For many physicians, art and jewelry are good investments - but not necessarily in the financial sense.
Physicians often ask me: Are art and jewelry good investments?
I find this to be an emotional question. Those physicians who appreciate fine art and/or jewelry tend to hope that these tangible items are good investments.
For these physicians, art and jewelry are good investments - but not necessarily in the financial sense.
We all own many things that bring us pleasure, but which do not enhance our financial net worth. For example, I have owned a nice home for over 25 years. I could never sell it for anywhere near the inflation adjusted cost of building it. That's OK - it was a great investment filled with decades of enjoyment and memories.
I also own art that I enjoy daily, however, I have no expectation of selling it - ever. I have some art that was left to me by a parent, and this has an intangible meaning as well. Still, it has no financial investment value.

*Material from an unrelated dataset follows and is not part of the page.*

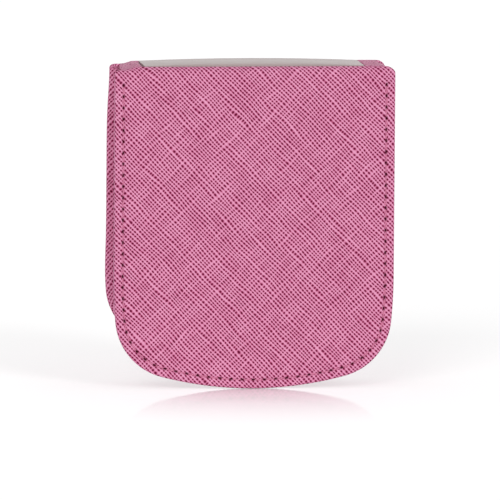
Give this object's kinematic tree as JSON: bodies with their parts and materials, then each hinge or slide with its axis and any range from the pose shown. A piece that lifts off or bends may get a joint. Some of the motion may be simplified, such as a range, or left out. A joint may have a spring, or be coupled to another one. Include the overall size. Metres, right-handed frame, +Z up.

The same is true of your nice car and your nice vacation Cars and vacations are depleting assets.
Jewelry has many intangible added costs well above liquidation value. It is possible to get back some of your investment, but not probable.
Art is something to really enjoy, but outside of owning art by well-known artists at a tremendous cost, you should not count on making money on it. Of course, you may be unexpectedly and pleasantly surprised by being ahead of a particular art movement.
In a previous article I discussed that how you spend your money cannot be easily judged as unwise, unless you are not saving enough.
Many people derive great enjoyment from owning beautiful artwork and wearing nice jewelry.
If they truly have the discretionary income to own these things, then they are (at worst) truly good investments in the quality of life.